Too Punny 3

He had a photographic memory which was never developed.

A thief who stole a calendar got twelve months.

When the smog lifts in Los Angeles U.C.L.A.

When a clock is hungry it goes back four seconds.

When she saw her first strands of grey hair she thought she’d dye.

Acupuncture is a jab well done.

See previous list for more

Mental States

Temporarily out of my mind.  Please leave a message

If you are agitated and confused, my work here is done

You can’t make everyone happy, so concentrate on me!

Gone to my happy place… be back soon.

My train of thought has left the station

I haven’t lost my mind; I have a backup somewhere.

Supple

”I said to the Gym instructor “Can you teach me to do the splits?”

He said, ”How flexible are you?”

I said, ”I can’t make Tuesdays”.

 

Good and Bad News

To the beat of the drum, the slaves rowed the boat across the ocean, and the strain of every stroke showed on their faces. When the first mate appeared on deck, the drum was silent and the oars stilled.

“Men,” he announced, “I have some good news and some bad news. The good news is you can stop rowing for today. We’ve reached an island.”

The slaves dropped their oars with a sigh of relief.

“We’ll kill a few boars, drink rum and have a feast,” he continued.

The slaves whispered among themselves in anticipation of the big event. Except one, who asked, “What’s the bad news?”

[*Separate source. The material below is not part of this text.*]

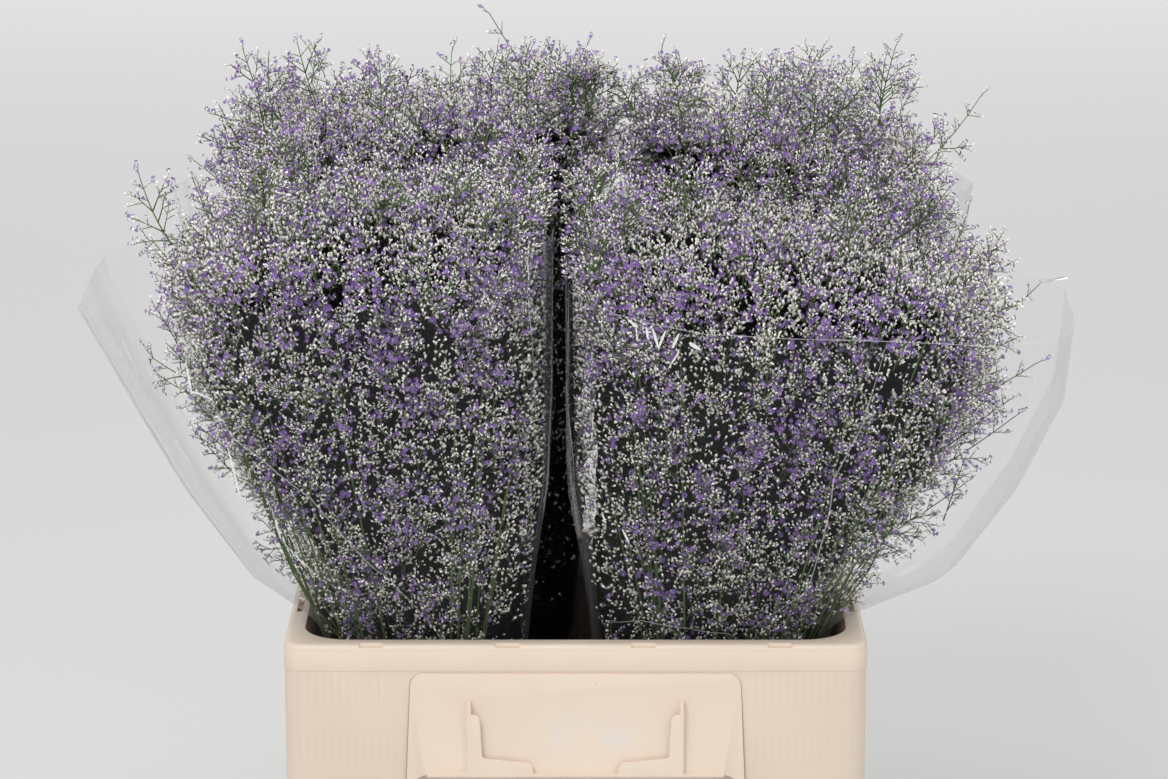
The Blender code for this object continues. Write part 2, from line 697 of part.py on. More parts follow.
def stems(bunch, name, parts, work, finish):
    """The bare stems of one bunch, pressed together where they are tied."""
    rng = random.Random(bunch["seed"] + 1)
    lines = stem_lines(bunch, rng)
    first = tube(lines[0], STEM_RADIUS, 0.1, name + "_stems", work)
    others = new_collection(name + "_more_stems")
    for line in lines[1:]:
        tube(line, STEM_RADIUS, rng.uniform(0.0, 1.2), "stem", others)
    join_all(first, others)
    parts.objects.link(first)
    work.objects.unlink(first)
    finish_part(first, finish, 60)


def tie_band(bunch, name, parts, finish):
    """The elastic band round the stems."""
    across = STEM_TIE_SPREAD + STEM_RADIUS + GAP + BAND_RADIUS
    bpy.ops.mesh.primitive_torus_add(
        major_radius=across,
        minor_radius=BAND_RADIUS,
        major_segments=12,
        minor_segments=4,
    )
    band = bpy.context.object
    band.name = name + "_band"
    band.data.transform(Matrix.Translation(tie_place(bunch)))
    bpy.context.collection.objects.unlink(band)
    parts.objects.link(band)
    finish_part(band, finish, 60)


def main():
    clear_scene()
    parts = new_collection("dried_statice")
    work = new_collection("work")
    cream = material("cream_polypropylene", "E6D6C3", 0.5)
    green = material("stem_green", "5A6B46", 0.75)
    bloom = material("violet_and_white_florets", "8F83A6", 0.85)
    clear = material("clear_film", "E8EAEA", 0.08)
    rubber = material("tan_rubber", "B08A5A", 0.7)
    bucket(parts, work, cream)
    for name, bunch in BUNCHES.items():
        stems(bunch, name, parts, work, green)
        tie_band(bunch, name, parts, rubber)
        head(bunch, name, parts, work, bloom)
        sleeve(bunch, name + "_sleeve", parts, clear)


main()
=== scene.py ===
"""Looks of four film-sleeved bunches of sea lavender statice standing in a cream plastic flower bucket.

Metres, +Z up. The camera looks along +Y and a little down. Every piece rides on the one body, root.
"""

import math
import random

import bmesh
import bpy
import numpy as np
from mathutils import Matrix, Vector, noise


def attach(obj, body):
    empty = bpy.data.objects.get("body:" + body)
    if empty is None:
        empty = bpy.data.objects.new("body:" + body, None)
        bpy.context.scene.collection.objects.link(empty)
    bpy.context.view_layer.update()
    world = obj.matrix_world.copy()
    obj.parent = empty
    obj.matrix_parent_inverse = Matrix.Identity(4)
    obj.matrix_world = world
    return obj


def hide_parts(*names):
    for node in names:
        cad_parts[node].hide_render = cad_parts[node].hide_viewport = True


bl_info = {
    "name": "Statice in a flower bucket",
    "version": (1, 0, 0),
    "blender": (4, 5, 0),
    "location": "3D View > Sidebar > Statice",
    "description": "Sleeved bunches of sea lavender statice in a plastic flower bucket",
    "category": "Object",
}

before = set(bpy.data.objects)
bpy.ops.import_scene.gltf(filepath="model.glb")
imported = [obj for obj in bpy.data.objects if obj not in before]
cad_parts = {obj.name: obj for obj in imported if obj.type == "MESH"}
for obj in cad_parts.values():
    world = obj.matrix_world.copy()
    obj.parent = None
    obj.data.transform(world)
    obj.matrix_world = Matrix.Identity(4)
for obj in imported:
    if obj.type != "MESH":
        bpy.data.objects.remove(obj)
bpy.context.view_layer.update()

# Bucket, as in the model
BUCKET_HEIGHT = 0.290
RIM_LENGTH = 0.400
RIM_WIDTH = 0.300
RIM_CORNER = 0.013
RIM_EDGE = 0.0035
WALL = 0.0026
FLOOR_WALL = 0.0034
FLANGE = 0.0125
MOUTH_CORNER = 0.034
FOOT_LENGTH = 0.330
FOOT_WIDTH = 0.230
APRON_DROP = 0.125
PANEL_TOP_DROP = 0.0205
PANEL_HALF_TOP = 0.113
PANEL_HALF_LOW = 0.1175
PANEL_CORNER = 0.008
PANEL_PROUD_TOP = 0.0008
PANEL_PROUD_LOW = 0.0046
GRIP_DROP = 0.0925
GRIP_HALF = 0.112
GRIP_CORNER = 0.010
CARD_HALF = 0.0742
CARD_TOP_DROP = 0.0387
CARD_RIB = 0.0024
CARD_PLATE = 0.0016
CARD_GAP = 0.0018
NOTCH_PLACES = (-0.1400, -0.0465, 0.0465, 0.1400)
NOTCH_LENGTH = 0.0165
SLOT_LENGTH = 0.030
SLOT_WIDTH = 0.0040
SLOT_PLACES = (-0.055, 0.055)

# Bucket, in the scene alone: deeper and lower notches than the model's, then trim, tints and eased edges
NOTCH_DEPTH = 0.0044
NOTCH_HEIGHT = 0.0021
BAND_DROP = 0.0185
BAND_PROUD = 0.0005
GROOVE_RADIUS = 0.0009
RIB_PITCH = 0.0054
# Painted shade: how far the ribs and corner grooves are darkened
LINE_SHADE_TINT = 0.16
LABEL_TINT = 0.55
# Painted shade: how far the tub's inside is darkened to red brown
INSIDE_SHADE_TINT = 0.8
RIB_ROWS = ((0.2455, 0.2712), (0.2045, 0.2276))
RIB_REACH = (0.1237, 0.1908)
CORNER_GROOVES = (((0.1902, 0.1909), 0.2085), ((0.1962, 0.1969), 0.2130))
CORNER_GROOVE_TOP = 0.2712
LABEL_SPAN = ((-0.017, 0.041), (0.2165, 0.2385))
EASED_EDGE = 0.0005
FOOT_EASE = 0.006
FLOOR_EASE = 0.005
CUT_PAST = 0.010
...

“Well,” replied the first mate, “tomorrow the captain wants to go waterskiing.”

 

Cured?

A fellow walked into a drugstore and headed to the back to speak to the pharmacist. “Do you have anything for hiccups?” he asked. Without warning, the pharmacist reached over and gave the man a sharp smack on the shoulder. “Did that help?” he inquired. “I don’t know,” the startled man replied. “I’ll have to ask my wife. She’s waiting in the car.”